Paolo investigate the trust concept and explore how trust is used and modeled in online systems. He point out trust is considered as the judgment expressed by one user about another user, often directly and explicitly, sometimes indirectly through an evaluation of the artifacts produced by that user or his/her activity on the system. “trust” is the term to indicate different types of social relationships between two users, such as friendship, appreciation, and interest. These trust relationships are used by the systems in order to infer some measure of importance about the different users and influence their visibility on the system. Ellen etc complement his opinion by introduces a new generic model to incentivize cooperation between parties that are engaged in the paradox of a social dilemma. Eryilmaz etc explores the design and evaluation of a trust model to establish trust management in an open source collaborative information repository for an emergency response environment. Nicole B. Ellison etc give an example by examining the relationship between use of Facebook, a popular online social network site, and the formation and maintenance of social capital.

As for the two nets I choose, I give my trust to the Hawaii's Sports Car Club of America's official forum as I know very little on sport car. I choose it because I happened to find it and the homepage attracts me. After I joined in, I realized that it’s a sport car club. I accept all the information I got from it. As for Wikipedia, I use it quite often and trust the information I got from it in %90. It’s so weird that the more I know it, the less trust I give it. But this is what I really feel!
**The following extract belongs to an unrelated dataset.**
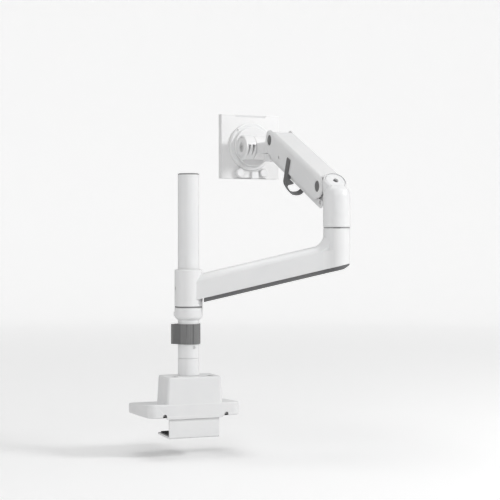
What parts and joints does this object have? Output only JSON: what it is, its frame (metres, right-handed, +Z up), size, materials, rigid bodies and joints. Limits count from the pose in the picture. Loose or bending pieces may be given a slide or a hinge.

I plan to choose two nets, one is belong to “bonding” , the other is belong to “bridging”. It turns out I only choose a correct “bridging” net. The other net I feel it trapped in between “bridging” and “bonding”. So the topic of My final project is in the social capital area. I plan to further explore the concept of social capital and how it can be measured. There are lots of arguments on this topic. William’s paper is a good beginning on this topic as he mentioned so many references.